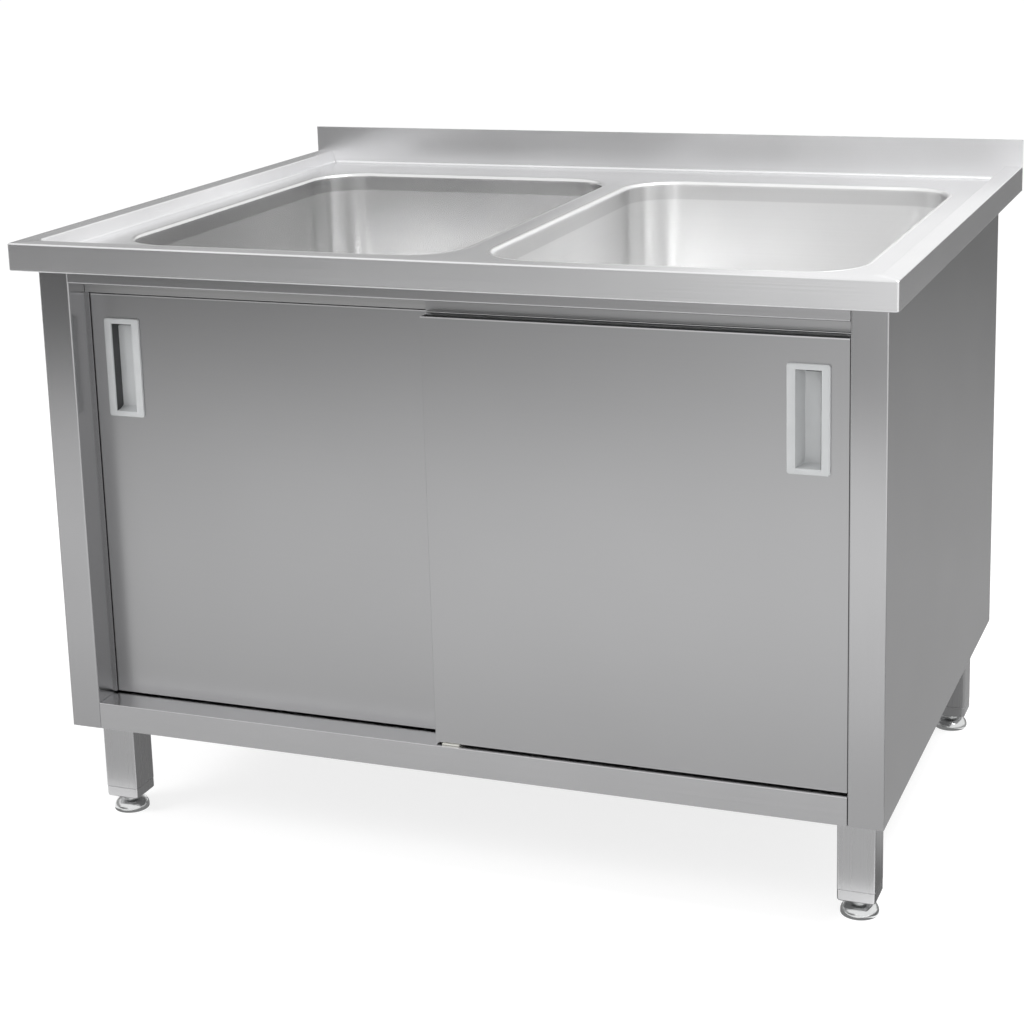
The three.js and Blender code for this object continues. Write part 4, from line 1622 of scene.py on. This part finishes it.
CARDS = (
    Card("front_card", (-9.0, -4.5, 0.0), (0.1, -4.5, 1.8),
         {"X": ((-9.0, 0.05), (-3.6, 0.08), (-2.4, 0.13), (-1.4, 0.22), (-0.6, 0.44), (0.1, 0.9)),
          "Z": ((0.0, 0.95), (0.12, 1.0), (0.25, 1.3), (1.2, 1.4), (1.8, 2.4))}),
    Card("far_floor_card", (-3.6, -4.5, 0.001), (1.8, -2.75, 0.001),
         {"X": ((-3.6, 0.04), (-2.4, 0.10), (-1.5, 0.17), (-0.4, 0.28), (1.8, 0.42)),
          "Y": ((-4.5, 0.9), (-3.4, 1.0), (-2.75, 2.2))}),
    Card("near_floor_card", (-3.6, -2.75, 0.001), (1.8, -0.48, 0.001),
         {"X": ((-3.6, 0.60), (-2.4, 0.70), (-1.6, 0.80), (-1.0, 0.94), (-0.4, 1.0), (1.8, 1.0)),
          "Y": ((-2.75, 1.05), (-2.4, 1.12), (-1.9, 1.08), (-1.2, 0.84), (-0.98, 0.72),
                (-0.7, 0.67), (-0.48, 0.62))}),
    Card("rear_card", (-7.0, 3.2, 0.85), (-0.5, 3.2, 3.0),
         {"X": ((-7.0, 0.25), (-3.3, 0.36), (-2.6, 0.38), (-1.3, 0.38), (-0.95, 0.65),
                (-0.5, 1.0))}),
    Card("left_wall_card", (-6.0, -3.5, 0.0), (-6.0, 7.0, 3.0), {"Y": ((-3.5, 0.4), (7.0, 0.4))}),
    Card("under_card", (-0.56, -0.40, 0.001), (0.56, 0.36, 0.001),
         {"X": ((-0.56, 0.25), (0.56, 0.25))}),
    Card("side_card", (0.565, -0.40, 0.001), (7.0, 12.0, 0.001),
         {"Y": ((-0.4, 0.18), (-0.25, 0.20), (-0.12, 0.48), (0.0, 0.44), (1.0, 0.45), (1.8, 0.40),
                (2.9, 0.31), (4.3, 0.22), (12.0, 0.20))}),
    Card("side_rear_card", (1.0, 7.0, 0.0), (7.0, 7.0, 1.6), {"X": ((1.0, 0.22), (7.0, 0.22))}),
)


@dataclass
class Studio:
    """Pale floor, white surroundings, soft lamps, grey cards and the camera."""

    camera_place: tuple[float, float, float] = (1.0874, -2.9326, 1.3323)
    camera_turn: tuple[float, float, float] = (76.920, 1.582, 21.016)
    lens: float = 77.20
    shift: tuple[float, float] = (-0.0029, -0.1400)
    ambient: float = 0.62
    floor_lit: float = 0.8
    floor_shown: float = 0.42
    floor_glow: float = 0.76

    @staticmethod
    def seen_directly(tree: bpy.types.NodeTree) -> bpy.types.NodeSocket:
        """Tells rays that show a surface from rays that light it.

        Args:
            tree: the material's or the world's node tree.

        Returns:
            1 for rays from the camera and for those through gloss or glass, otherwise 0.
        """
        path = add_node(tree, "ShaderNodeLightPath").outputs
        gloss = add_node(
            tree,
            "ShaderNodeMath",
            {"operation": "MAXIMUM"},
            {0: path["Is Glossy Ray"], 1: path["Is Transmission Ray"]},
        )
        both = add_node(
            tree,
            "ShaderNodeMath",
            {"operation": "MAXIMUM"},
            {0: path["Is Camera Ray"], 1: gloss.outputs[0]},
        )
        return both.outputs[0]

    def world(self) -> None:
        """White all round: strength 1 where it is seen, a little less where it lights."""
        world = bpy.data.worlds.new("white studio")
        world.use_nodes = True
        tree = world.node_tree
        tree.nodes.clear()
        strength = add_node(
            tree,
            "ShaderNodeMapRange",
            inputs={"Value": self.seen_directly(tree), "To Min": self.ambient, "To Max": 1.0},
        )
        shade = add_node(
            tree,
            "ShaderNodeBackground",
            inputs={"Color": (1.0, 1.0, 1.0, 1.0), "Strength": strength.outputs["Result"]},
        )
        add_node(tree, "ShaderNodeOutputWorld", inputs={"Surface": shade.outputs[0]})
        bpy.context.scene.world = world

    def floor(self) -> None:
        """Wide pale floor that keeps the object's shadow and fades into the white."""
        mesh = bpy.data.meshes.new("floor")
        reach = 60.0
        corners = [(-reach, -reach, 0), (reach, -reach, 0), (reach, reach, 0), (-reach, reach, 0)]
        mesh.from_pydata(corners, [], [(0, 1, 2, 3)])
        material, tree = empty_tree("matt white studio floor")
        lit = add_node(tree, "ShaderNodeBsdfDiffuse", inputs={"Color": (*[self.floor_lit] * 3, 1.0)})
        half = add_node(
            tree, "ShaderNodeBsdfDiffuse", inputs={"Color": (*[self.floor_shown] * 3, 1.0)}
        )
        glow = add_node(
            tree,
            "ShaderNodeEmission",
            inputs={"Color": (1.0, 1.0, 1.0, 1.0), "Strength": self.floor_glow},
        )
        shown = add_node(
            tree, "ShaderNodeAddShader", inputs={0: half.outputs[0], 1: glow.outputs[0]}
        )
        mixed = add_node(
            tree,
            "ShaderNodeMixShader",
            inputs={0: self.seen_directly(tree), 1: lit.outputs[0], 2: shown.outputs[0]},
        )
        add_node(tree, "ShaderNodeOutputMaterial", inputs={"Surface": mixed.outputs[0]})
        mesh.materials.append(material)
        self._stage("studio_floor", mesh)

    @staticmethod
    def _stage(name: str, mesh: bpy.types.Mesh) -> bpy.types.Object:
        """Adds a stage object that isn't part of the sink unit.

        Args:
            name: of the object.
            mesh: its mesh.

        Returns:
            The object.
        """
        obj = bpy.data.objects.new(name, mesh)
        bpy.context.scene.collection.objects.link(obj)
        obj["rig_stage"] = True
        return obj

    def card(self, card: Card) -> None:
        """Hangs a grey card that only the metal's gloss sees.

        Args:
            card: the card to hang.
        """
        mesh = bpy.data.meshes.new(card.name)
        mesh.from_pydata(card.corners(), [], [(0, 1, 2, 3)])
        material, tree = empty_tree(f"{card.name} felt")
        place = add_node(tree, "ShaderNodeTexCoord").outputs["Object"]
        parts = add_node(tree, "ShaderNodeSeparateXYZ", inputs={0: place})
        strength: Any = 1.0
        for axis, stops in card.tones.items():
            product = add_node(
                tree,
                "ShaderNodeMath",
                {"operation": "MULTIPLY"},
                {0: add_ramp(tree, parts.outputs[axis], stops), 1: strength},
            )
            strength = product.outputs[0]
        glow = add_node(
            tree,
            "ShaderNodeEmission",
            inputs={"Color": (1.0, 1.0, 1.0, 1.0), "Strength": strength},
        )
        add_node(tree, "ShaderNodeOutputMaterial", inputs={"Surface": glow.outputs[0]})
        mesh.materials.append(material)
        hung = self._stage(card.name, mesh)
        for ray in ("camera", "diffuse", "transmission", "shadow", "volume_scatter"):
            setattr(hung, f"visible_{ray}", False)

    def lamp(
        self,
        name: str,
        place: tuple[float, float, float],
        aim: tuple[float, float, float],
        size: tuple[float, float],
        energy: float,
        mirrored: bool = True,
    ) -> None:
        """Soft area lamp.

        Args:
            name: of the lamp.
            place: where it hangs, in metres.
            aim: the point it faces.
            size: of its panel in metres.
            energy: in watts.
            mirrored: whether the metal's gloss sees the lamp itself.
        """
        data = bpy.data.lights.new(name, "AREA")
        data.shape = "RECTANGLE"
        data.size, data.size_y = size
        data.energy = energy
        obj = bpy.data.objects.new(name, data)
        line = np.array(aim) - np.array(place)
        flat = math.hypot(line[0], line[1])
        obj.location = place
        obj.rotation_euler = (math.atan2(flat, -line[2]), 0.0, math.atan2(-line[0], line[1]))
        obj.visible_glossy = mirrored
        bpy.context.scene.collection.objects.link(obj)

    def camera(self) -> None:
        """The photograph's viewing angle."""
        data = bpy.data.cameras.new("camera")
        data.lens = self.lens
        data.sensor_width = 36.0
        data.shift_x, data.shift_y = self.shift
        data.clip_end = 200.0
        obj = bpy.data.objects.new("camera", data)
        obj.location = self.camera_place
        obj.rotation_euler = tuple(math.radians(angle) for angle in self.camera_turn)
        bpy.context.scene.collection.objects.link(obj)
        bpy.context.scene.camera = obj

    def build(self) -> None:
        """Sets up the studio."""
        bpy.context.scene.view_settings.view_transform = "Standard"
        self.world()
        self.floor()
        for card in CARDS:
            self.card(card)
        self.lamp("key_softbox", (-2.6, -2.4, 3.0), (0.0, -0.3, 0.5), (1.6, 1.6), 60.0, False)
        self.lamp("overhead_softbox", (1.3, 0.0, 2.9), (0.4, 0.0, 0.6), (2.0, 1.4), 70.0)
        self.camera()


def box_of(low: Any, high: Any) -> dict[str, list[float]]:
    return {"low": [float(v) for v in low], "high": [float(v) for v in high]}


def visual_box() -> dict[str, list[float]]:
    """Box of all shown meshes that belong to the object, with their modifiers.

    Returns:
        Its low and high corners in metres.
    """
    graph = bpy.context.evaluated_depsgraph_get()
    points = []
    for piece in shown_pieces():
        shown = piece.evaluated_get(graph)
        mesh = shown.to_mesh()
        place = np.zeros(len(mesh.vertices) * 3, np.float32)
        mesh.vertices.foreach_get("co", place)
        points.append(place.reshape(-1, 3))
        shown.to_mesh_clear()
    every = np.concatenate(points)
    return box_of(every.min(axis=0), every.max(axis=0))


def main() -> None:
    """Loads the frame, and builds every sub-assembly and the studio."""
    logging.basicConfig(level=logging.INFO, format="%(message)s")
    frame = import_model()
    shop = Workshop(frame)
    for assembly in (Worktop(shop), Carcase(shop), Doors(shop), Legs(shop), Studio()):
        assembly.build()
    bpy.context.view_layer.update()
    visual_box()


if __name__ == "__main__":
    main()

= = = =

Give again, word for word, the lines of the listing, starting at its first line and ending with the line containing "white surroundings, soft".

* Full answer *
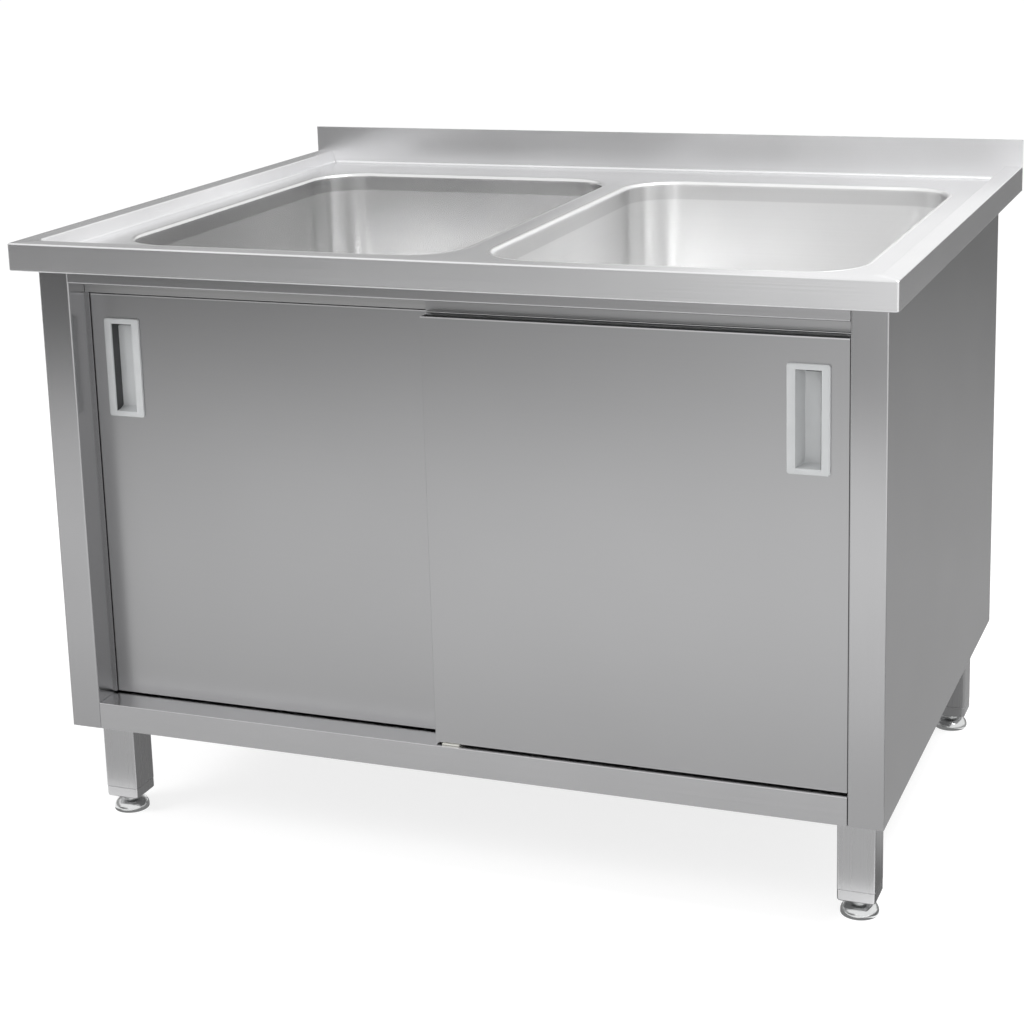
The three.js and Blender code for this object continues. Write part 4, from line 1622 of scene.py on. This part finishes it.
CARDS = (
    Card("front_card", (-9.0, -4.5, 0.0), (0.1, -4.5, 1.8),
         {"X": ((-9.0, 0.05), (-3.6, 0.08), (-2.4, 0.13), (-1.4, 0.22), (-0.6, 0.44), (0.1, 0.9)),
          "Z": ((0.0, 0.95), (0.12, 1.0), (0.25, 1.3), (1.2, 1.4), (1.8, 2.4))}),
    Card("far_floor_card", (-3.6, -4.5, 0.001), (1.8, -2.75, 0.001),
         {"X": ((-3.6, 0.04), (-2.4, 0.10), (-1.5, 0.17), (-0.4, 0.28), (1.8, 0.42)),
          "Y": ((-4.5, 0.9), (-3.4, 1.0), (-2.75, 2.2))}),
    Card("near_floor_card", (-3.6, -2.75, 0.001), (1.8, -0.48, 0.001),
         {"X": ((-3.6, 0.60), (-2.4, 0.70), (-1.6, 0.80), (-1.0, 0.94), (-0.4, 1.0), (1.8, 1.0)),
          "Y": ((-2.75, 1.05), (-2.4, 1.12), (-1.9, 1.08), (-1.2, 0.84), (-0.98, 0.72),
                (-0.7, 0.67), (-0.48, 0.62))}),
    Card("rear_card", (-7.0, 3.2, 0.85), (-0.5, 3.2, 3.0),
         {"X": ((-7.0, 0.25), (-3.3, 0.36), (-2.6, 0.38), (-1.3, 0.38), (-0.95, 0.65),
                (-0.5, 1.0))}),
    Card("left_wall_card", (-6.0, -3.5, 0.0), (-6.0, 7.0, 3.0), {"Y": ((-3.5, 0.4), (7.0, 0.4))}),
    Card("under_card", (-0.56, -0.40, 0.001), (0.56, 0.36, 0.001),
         {"X": ((-0.56, 0.25), (0.56, 0.25))}),
    Card("side_card", (0.565, -0.40, 0.001), (7.0, 12.0, 0.001),
         {"Y": ((-0.4, 0.18), (-0.25, 0.20), (-0.12, 0.48), (0.0, 0.44), (1.0, 0.45), (1.8, 0.40),
                (2.9, 0.31), (4.3, 0.22), (12.0, 0.20))}),
    Card("side_rear_card", (1.0, 7.0, 0.0), (7.0, 7.0, 1.6), {"X": ((1.0, 0.22), (7.0, 0.22))}),
)


@dataclass
class Studio:
    """Pale floor, white surroundings, soft lamps, grey cards and the camera."""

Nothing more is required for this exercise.